The opposing party may also argue that the student’s blog “foreseeably created a risk of substantial disruption, because the language used was disruptive of the efforts to resolve the controversy, and it undermined the school environment.” Doninger v. Niehoff, 527 F.3d 31 (2nd Cir. 2008). In Doninger, the student criticized the school authorities by calling them “douche bags” on a blog for canceling a student council event. The student was banned from running for student council her senior year. The student speech was found to be a disruptive, which was not protected by First Amendment, because the academic staff became criticized by other students, and the academic process became was sabotaged.
Our case is in contrast with Bethlehem, in which the student’s speech was found to be disruptive to the school environment and the court held that the disciplinary action did not violate students’ First Amendment rights because his speech caused a substantial disruption. In our case, Ms.

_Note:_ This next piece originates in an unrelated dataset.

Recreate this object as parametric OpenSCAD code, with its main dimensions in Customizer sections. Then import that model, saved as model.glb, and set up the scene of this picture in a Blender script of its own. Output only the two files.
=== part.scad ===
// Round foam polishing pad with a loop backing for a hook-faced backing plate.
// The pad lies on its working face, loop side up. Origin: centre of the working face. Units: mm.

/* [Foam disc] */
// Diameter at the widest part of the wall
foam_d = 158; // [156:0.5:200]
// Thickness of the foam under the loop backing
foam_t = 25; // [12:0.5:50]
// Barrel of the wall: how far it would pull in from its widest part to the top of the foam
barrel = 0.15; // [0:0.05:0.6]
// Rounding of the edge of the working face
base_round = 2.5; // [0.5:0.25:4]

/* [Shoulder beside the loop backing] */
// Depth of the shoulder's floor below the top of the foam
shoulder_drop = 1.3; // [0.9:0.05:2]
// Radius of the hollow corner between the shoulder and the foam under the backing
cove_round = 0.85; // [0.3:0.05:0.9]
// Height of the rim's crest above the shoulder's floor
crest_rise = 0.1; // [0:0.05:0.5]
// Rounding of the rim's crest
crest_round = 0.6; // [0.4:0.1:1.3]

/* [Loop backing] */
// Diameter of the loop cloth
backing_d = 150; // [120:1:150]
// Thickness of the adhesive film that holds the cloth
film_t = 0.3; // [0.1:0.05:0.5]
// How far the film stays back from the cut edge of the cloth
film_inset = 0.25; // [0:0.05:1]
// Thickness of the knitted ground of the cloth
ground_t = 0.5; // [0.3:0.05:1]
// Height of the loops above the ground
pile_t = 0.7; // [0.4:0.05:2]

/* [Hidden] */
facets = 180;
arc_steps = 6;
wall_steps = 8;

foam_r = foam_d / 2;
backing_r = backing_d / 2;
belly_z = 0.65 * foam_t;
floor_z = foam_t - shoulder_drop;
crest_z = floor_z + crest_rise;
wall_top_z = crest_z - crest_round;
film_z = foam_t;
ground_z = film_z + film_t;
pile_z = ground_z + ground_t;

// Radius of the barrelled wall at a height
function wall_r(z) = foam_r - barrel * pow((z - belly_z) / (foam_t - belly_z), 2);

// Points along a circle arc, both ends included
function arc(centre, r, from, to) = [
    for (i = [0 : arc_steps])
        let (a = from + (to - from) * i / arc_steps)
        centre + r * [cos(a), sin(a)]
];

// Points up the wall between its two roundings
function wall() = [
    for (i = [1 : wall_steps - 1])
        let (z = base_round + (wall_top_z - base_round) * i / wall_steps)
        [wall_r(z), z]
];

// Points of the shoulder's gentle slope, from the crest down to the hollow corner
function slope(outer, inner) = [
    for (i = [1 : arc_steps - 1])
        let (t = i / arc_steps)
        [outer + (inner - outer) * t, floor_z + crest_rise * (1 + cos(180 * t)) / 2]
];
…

Eriksen never caused substantial disruption in the school, and the actions could not have led the administration to forecast a substantial disruption to the school’s activities, as the words were projected to an individual, which was perceived as a threat to the editor alone and none of the school’s officials. The principal might have acted on the pressure from Mr. Fowler’s mother since she was a staff at the school, hence acting against Ms. Eriksen’s freedom of speech.

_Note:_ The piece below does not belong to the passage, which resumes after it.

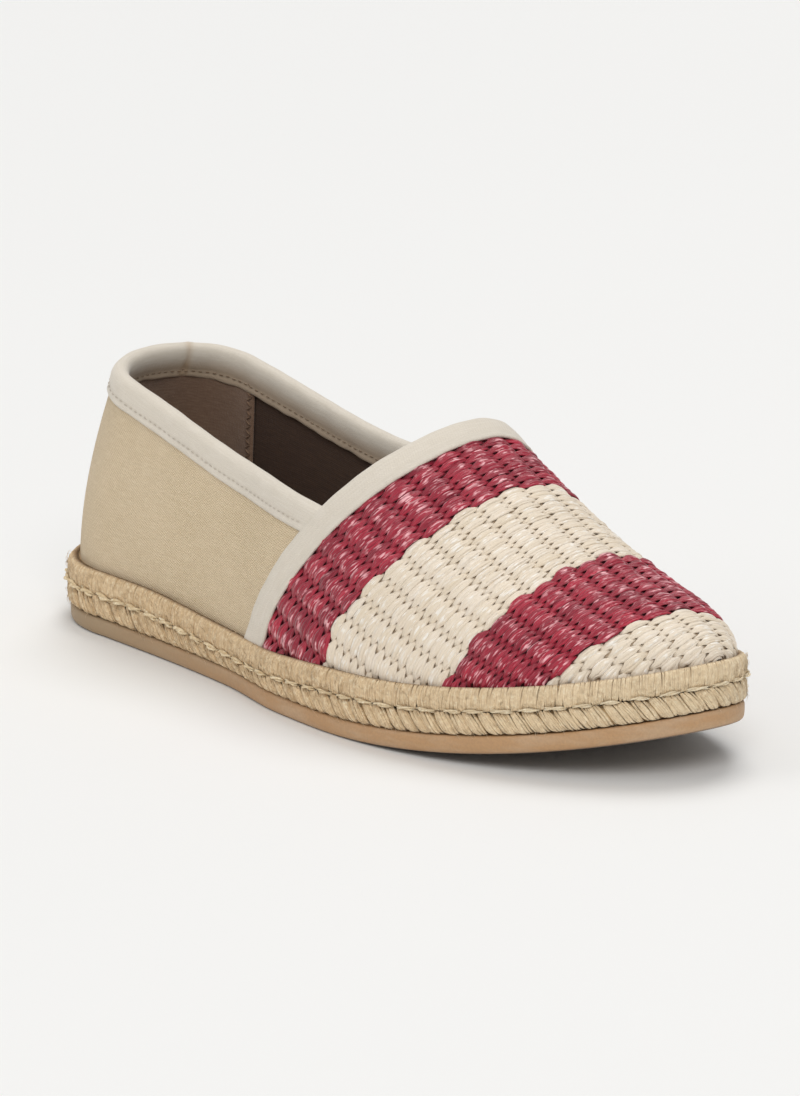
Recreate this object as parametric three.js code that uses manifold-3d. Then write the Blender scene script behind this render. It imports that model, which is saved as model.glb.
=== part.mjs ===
// A right-foot slip-on espadrille: rubber outsole, two-band jute sole, insole, and one hollow
// fabric upper with a folded tape round the collar and another along the vamp edge.
// Millimetres, +X from heel to toe, +Y to the wearer's left (the inner side), +Z up, floor at z = 0.

import * as THREE from 'three';
import { mergeVertices } from 'three/addons/utils/BufferGeometryUtils.js';
import Module from 'manifold-3d';

const wasm = await Module();
wasm.setup();

// ---- Driving dimensions -------------------------------------------------------------------

const SHOE_LENGTH = 252;
const OUTSOLE_THICKNESS = 5.2;
const LOWER_BAND_HEIGHT = 6.2;
const UPPER_BAND_HEIGHT = 6.5;
const GAP = 0.3;
const FLAT_FRACTION = 0.58;
const TOE_SPRING = 14;
const SPRING_POWER = 2;

const FEATHER_INSET = 3.3;
const UPPER_WALL = 2;
const INSOLE_THICKNESS = 2.6;
const HEEL_LEAN = 16.5;
const LEAN_HEIGHT = 62;
const LEAN_REACH = 0.25;
const LEAN_POWER = 1.55;

const TAPE_THICKNESS = 0.9;
const COLLAR_TAPE_WIDTH = 8;
const VAMP_TAPE_WIDTH = 7.8;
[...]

Our case is distinguishable from Doninger, in which the court held that the website which was targeted at the school was related to the disruption of school environment. The language used by the student created substantial disruption which made the language not protected under the First Amendment. In our case, the blog of Ms. Eriksen was presented in a humurous way. Ms. Eriksen’s speech did not contain threats of violence that would cause a disruption in the learning environment. There is no indication that appellant’s speech created a disruption that rises to the level of necessitating that disciplinary proceedings or the speech being prohibited.
It can reasonably be concluded that Ms. Eriksen’s speech did not substantial disrupt the school environment because there is no evidence that the speech was violent, and it did not interrupt with the premises of school.
Overall, neither the actions of Ms. Eriksen were on campus, nor they were substantially disruptive. Therefore, actions of the school administrators were not justified.
CONCLUSION
In the case, the Plaintiff Ms. Eriksen went to the court to seek a preliminary injunction to stop the school from imposing punishments and denying her participation in extracurricular activities, claiming the move was against the student’s freedom of speech. The district court ruled in favor of the defendants (Gulf Breeze County Public Schools and Amy Fowler), and the punishments were upheld.
The Court of Appeals should reverse the District court’s decision and grant Ms. Eriksen motion for a preliminary injunction because the School failed to satisfy the Tinker standard and violated Ms. Eriksen’s First Amendment rights.
The Plaintiff, therefore, requests the Court to:
Grant a preliminary injunction, which removes the suspension of Ms. Eriksen for participating in the school extracurricular activities.